Сразу же о храмовом сюжете, важнейшем для Толстого: старый князь был известный фармазон, вольтерьянец, отрицатель официальной церкви. В свой идеальный проект он не включил домового храма и потомкам запретил строить его в усадьбе.
Его завет был выполнен: в Ясной Поляне нет храма.
По убеждению князя, самое пространство, верно обустроенное, должно было стать незримым храмом, нетленным помещением души. Это подвигало его к соблюдению масонских обрядов самых замысловатых. Кресты на земле чертились непременно, первокамни в основаниях домов кропились росяною водой (как минимум — это к рассуждению о храмовом перекрестии сводов в нижней комнате флигеля). Все совершалось по часам, по календарю французского издания, с единорогами, крылатыми детьми, мудрецами в рогатых шапках, колоннами, увитыми плющом, с корзинами вместо капителей наверху. Все это на фоне неба, полного звезд. Звезды в календаре были расставлены по чертежу.
Сложность княжеских рецептов привела к тому, что за двадцать лет, в которые совершался опыт по обустройству земного рая, в центре холма на месте главного дома был возведен только первый этаж.
Проект унаследовал второй Николай, зять старого князя Волконского, отец Лёвушки — Николай Ильич Толстой (1794–1837).

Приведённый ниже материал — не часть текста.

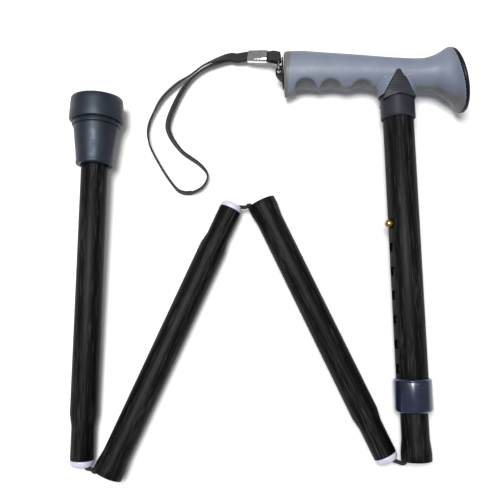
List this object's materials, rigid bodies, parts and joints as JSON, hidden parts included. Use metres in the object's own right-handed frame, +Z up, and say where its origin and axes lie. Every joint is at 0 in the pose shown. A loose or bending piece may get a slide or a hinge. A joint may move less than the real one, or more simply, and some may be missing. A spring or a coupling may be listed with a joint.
{
  "type": "folding walking cane",
  "caption": "Folding walking cane: soft T grip with palm end, snap-button height adjustment with locking collar, tube sections on an elastic cord, rubber tip and wrist strap.",
  "frame": {"origin": "centre of the bounding box on the surface that the cane lies on, measured without the wrist strap", "axes": "the cane lies on its side, partly folded in a W: +Y along the longest side of the W, from the folds towards the handle; +X towards the grip's palm end; +Z up"},
  "size_m": [0.2945, 0.3148, 0.0484],
  "materials": {
    "grip_rubber": "soft matte blue-grey",
    "handle_plastic": "satin, nearly black",
    "black_tube": "satin black coating with fine lengthwise streaks",
    "collar_plastic": "glossy dark navy",
    "nylon": "white",
    "brass": "polished",
    "spring_steel": "plain",
    "chrome": "polished",
    "tip_rubber": "matte dark slate",
    "elastic_cord": "woven sheath",
    "black_tape": "woven"
  },
  "bodies": {
    "handle": {"grip": "grip_rubber", "handle_core": "handle_plastic", "palm_cap": "handle_plastic", "strap_cap": "handle_plastic", "handle_tube": "black_tube", "collet_ring": "nylon"},
    "collar": {"locking_collar": "collar_plastic"},
    "sliding_tube": {"inner_tube": "black_tube", "inner_tube_plug": "nylon", "button_spring": "spring_steel", "upper_anchor_disc": "spring_steel", "upper_cord_stop": "spring_steel", "cord_in_inner_tube": "elastic_cord"},
    "button": {"snap_button": "brass"},
    "fold_1_link": {"cord_bend_1": "elastic_cord"},
    "section_2": {"section_2_tube": "black_tube", "section_2_plug": "nylon", "cord_in_section_2": "elastic_cord"},
    "fold_2_first_link": {"cord_bend_2_socket_side": "elastic_cord"},
    "fold_2_second_link": {"cord_bend_2_plug_side": "elastic_cord"},
    "section_3": {"section_3_tube": "black_tube", "section_3_plug": "nylon", "cord_in_section_3": "elastic_cord"},
    "fold_3_link": {"cord_bend_3": "elastic_cord"},
    "section_4": {"section_4_tube": "black_tube", "section_4_plug": "nylon", "rubber_tip": "tip_rubber", "tip_washer": "spring_steel", "lower_anchor_disc": "spring_steel", "lower_cord_stop": "spring_steel", "cord_in_section_4": "elastic_cord"},
    "ring": {"strap_ring": "spring_steel"},
    "strap": {"strap_end_loop": "black_tape", "strap_clamp": "chrome", "wrist_strap": "black_tape"}
  },
  "joints": [
    {"name": "height_slide", "type": "slide", "parent": "handle", "child": "sliding_tube", "axis": [0.0229, -0.9992, -0.0337], "range_m": [0, 0.102]},
    {"name": "collar_turn", "type": "hinge", "parent": "handle", "child": "collar", "pos_m": [0.0931, 0.1344, 0.021], "axis": [-0.0229, 0.9992, 0.0337], "range_deg": [0, 270]},
    {"name": "button_press", "type": "slide", "parent": "sliding_tube", "child": "button", "axis": [0.9613, 0.0313, -0.2738], "range_m": [0, 0.00565], "stiffness_N_per_m": 500, "springref_m": -0.003, "deforming": ["button_spring"]},
    {"name": "fold_1_socket_side", "type": "hinge", "parent": "sliding_tube", "child": "fold_1_link", "pos_m": [0.09943, -0.14152, 0.0117], "axis": [-0.1178, -0.0362, 0.9924], "range_deg": [0, 87.7], "deforming": ["cord_bend_1"]},
    {"name": "fold_1_plug_side", "type": "hinge", "parent": "fold_1_link", "child": "section_2", "pos_m": [0.08041, -0.14265, 0.0094], "axis": [-0.1161, -0.0619, 0.9913], "range_deg": [-17, 68.11]},
    {"name": "fold_2_socket_side", "type": "hinge", "parent": "section_2", "child": "fold_2_first_link", "pos_m": [-0.00677, 0.04012, 0.0106], "axis": [0.0648, 0.0374, -0.9972], "range_deg": [0, 53.09], "deforming": ["cord_bend_2_socket_side"]},
    {"name": "fold_2_middle", "type": "hinge", "parent": "fold_2_first_link", "child": "fold_2_second_link", "pos_m": [-0.01724, 0.04225, 0.01], "axis": [0.0577, 0.0025, -0.9983], "range_deg": [0, 27.95], "deforming": ["cord_bend_2_plug_side"]},
    {"name": "fold_2_plug_side", "type": "hinge", "parent": "fold_2_second_link", "child": "section_3", "pos_m": [-0.02748, 0.03921, 0.0094], "axis": [0.0695, -0.0373, -0.9969], "range_deg": [-48, 49.5]},
    {"name": "fold_3_socket_side", "type": "hinge", "parent": "section_3", "child": "fold_3_link", "pos_m": [-0.11274, -0.15138, 0.0106], "axis": [-0.1139, 0.0572, 0.9918], "range_deg": [0, 81.41], "deforming": ["cord_bend_3"]},
    {"name": "fold_3_plug_side", "type": "hinge", "parent": "fold_3_link", "child": "section_4", "pos_m": [-0.13111, -0.14632, 0.0082], "axis": [-0.1411, -0.043, 0.9891], "range_deg": [-21, 75.87]},
    {"name": "ring_swing", "type": "hinge", "parent": "handle", "child": "ring", "pos_m": [0.00686, 0.14048, 0.0151], "axis": [0, 0, 1], "range_deg": [0, 60]},
    {"name": "strap_swing", "type": "hinge", "parent": "ring", "child": "strap", "pos_m": [0.00631, 0.14745, 0.0221], "axis": [0, 1, 0], "range_deg": [0, 90], "deforming": ["wrist_strap", "strap_end_loop"]}
  ]
}
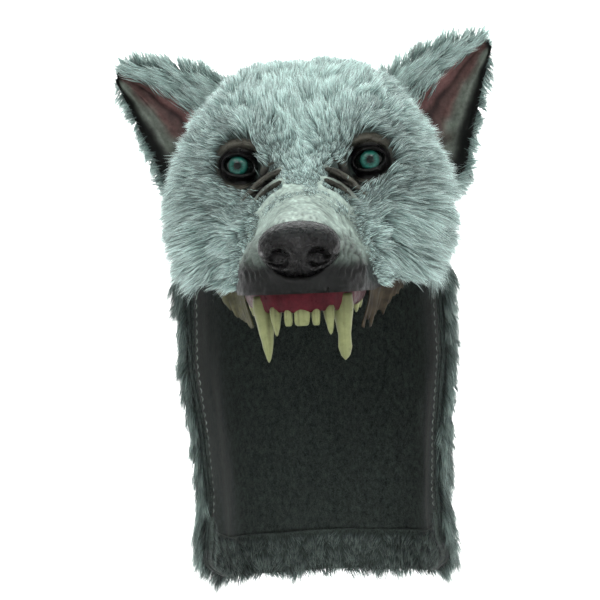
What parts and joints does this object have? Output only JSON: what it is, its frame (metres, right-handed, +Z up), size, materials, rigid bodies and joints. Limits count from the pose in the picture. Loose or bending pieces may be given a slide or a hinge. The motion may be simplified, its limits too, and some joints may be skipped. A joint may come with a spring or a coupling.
{
  "type": "wolf head mask",
  "caption": "Hollow latex wolf head mask worn as a hood, with a furred head, ears, fanged upper jaw and a lined fur drape hanging round the neck",
  "frame": {"origin": "the crown seat, the point inside the hollow head that rests on the top of the wearer's head", "axes": "+Z up, the muzzle points to -Y, the mask's own left side is at +X"},
  "size_m": [0.318, 0.3527, 0.4592],
  "materials": {
    "dark_latex": "painted latex, satin",
    "grey_fur": "long faux fur",
    "ear_latex": "painted latex, matt",
    "teal_eye": "polished",
    "black_nose": "glossy, pebbled",
    "dark_gum": "glossy",
    "ivory_teeth": "satin",
    "drape_fur": "long faux fur",
    "charcoal_felt": "matt felt",
    "hem_fur": "short pile"
  },
  "bodies": {
    "root": {"face_shell": "dark_latex", "head_fur": "grey_fur", "ear_left": "ear_latex", "ear_right": "ear_latex", "ear_fur_left": "grey_fur", "ear_fur_right": "grey_fur", "eye_left": "teal_eye", "eye_right": "teal_eye", "nose": "black_nose", "upper_gum": "dark_gum", "canine_left": "ivory_teeth", "canine_right": "ivory_teeth", "fang_left": "ivory_teeth", "fang_right": "ivory_teeth", "incisor_left": "ivory_teeth", "incisor_middle": "ivory_teeth", "incisor_right": "ivory_teeth", "premolar_left_front": "ivory_teeth", "premolar_left_back": "ivory_teeth", "premolar_right_front": "ivory_teeth", "premolar_right_back": "ivory_teeth", "neck_drape": "drape_fur", "drape_fur": "drape_fur", "drape_lining": "charcoal_felt", "hem_facing": "hem_fur"}
  },
  "joints": []
}
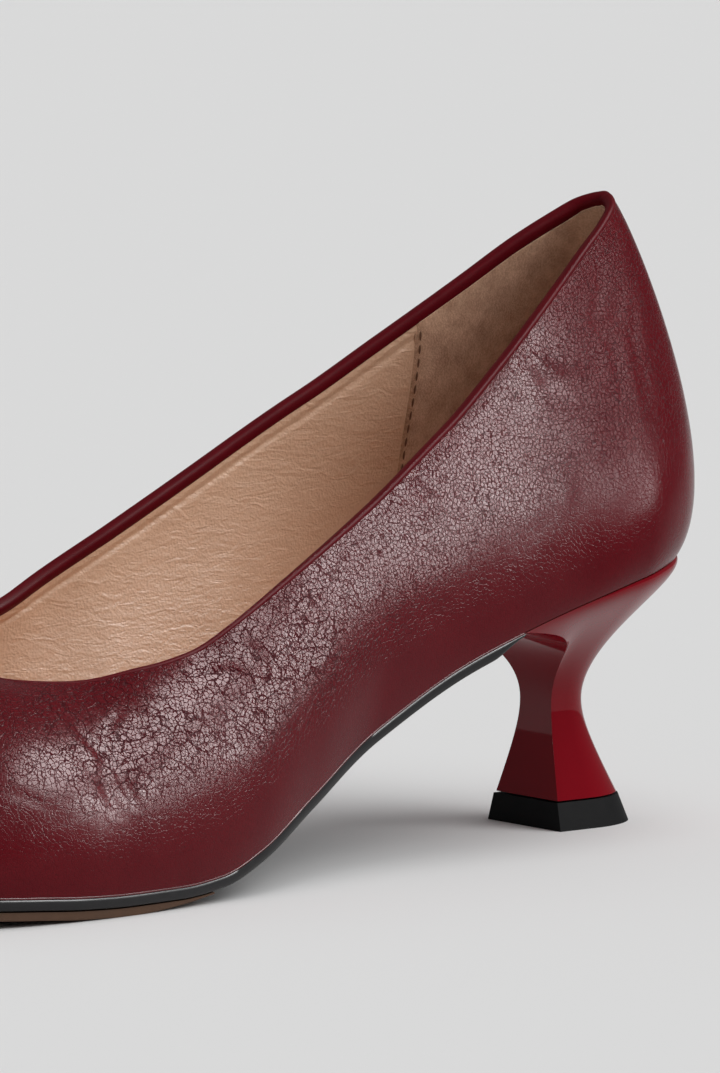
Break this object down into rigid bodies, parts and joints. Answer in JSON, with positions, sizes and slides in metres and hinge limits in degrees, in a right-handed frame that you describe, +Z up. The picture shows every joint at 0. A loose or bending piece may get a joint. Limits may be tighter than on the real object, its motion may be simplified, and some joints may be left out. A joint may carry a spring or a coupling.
{
  "type": "kitten heel pump",
  "caption": "Low-cut pump with a softly pointed toe, hollow leather upper, thin sole and a waisted spool heel on a flared top piece.",
  "frame": {"origin": "middle of the heel's rest face, on the floor", "axes": "+X to the toe, +Y to the outer side of the left foot, +Z up"},
  "size_m": [0.2463, 0.0777, 0.1069],
  "materials": {
    "upper_leather": "glossy shrunken grain, burgundy",
    "sock_leather": "matt nude lining leather",
    "edge_paint": "glossy black edge finish",
    "sole_leather": "matt tan",
    "heel_lacquer": "cherry lacquer",
    "top_piece_rubber": "semi-matt black"
  },
  "bodies": {
    "root": {"upper": "upper_leather", "insole": "sock_leather", "outsole": "edge_paint", "tread": "sole_leather", "heel": "heel_lacquer", "top_piece": "top_piece_rubber"}
  },
  "joints": []
}
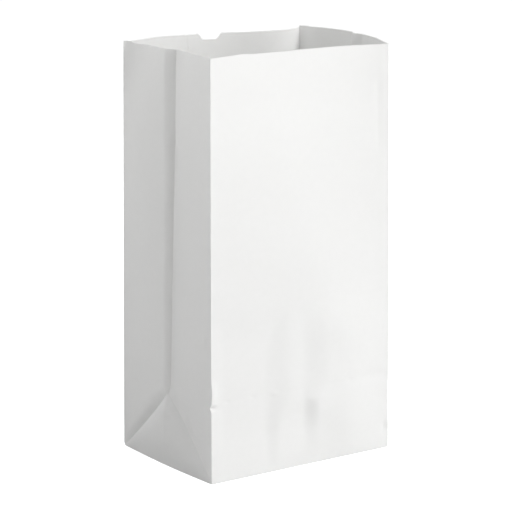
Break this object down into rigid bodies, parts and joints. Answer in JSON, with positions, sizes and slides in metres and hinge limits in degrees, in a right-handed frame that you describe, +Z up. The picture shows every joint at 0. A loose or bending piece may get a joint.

В романе «Война и мир» — Николай Ильич Ростов.
Литературный портрет второго Николая оказался не вполне верен.
Возможно, потому, что второй Николай был не так ярок, как первый. Или потому, что Толстой не захотел прямо писать портрет отца, которого очень любил и оттого не решился выложить на бумагу свои сокровенные чувства.
Или потому, что именно такой Николай Ростов потребовался Толстому из композиционных соображений. В сравнении с отцом литературный Николай грубоват, немного солдафон и пламенный защитник правительства; реальный Николай Ильич был в этом смысле его прямой противоположностью. Возможно, брутальный, земной Николай Ростов был нужен для контраста с княжной Марьей — идеальным, возвышенным созданием, в котором Толстой повторял, как мог, образ матери. Матери он не помнил и оттого без страха писал в «Войне и мире» ее идеальный портрет; отца помнил хорошо, с его плюсами и минусами, — это могло мешать ему в идеальном семейном сочинении.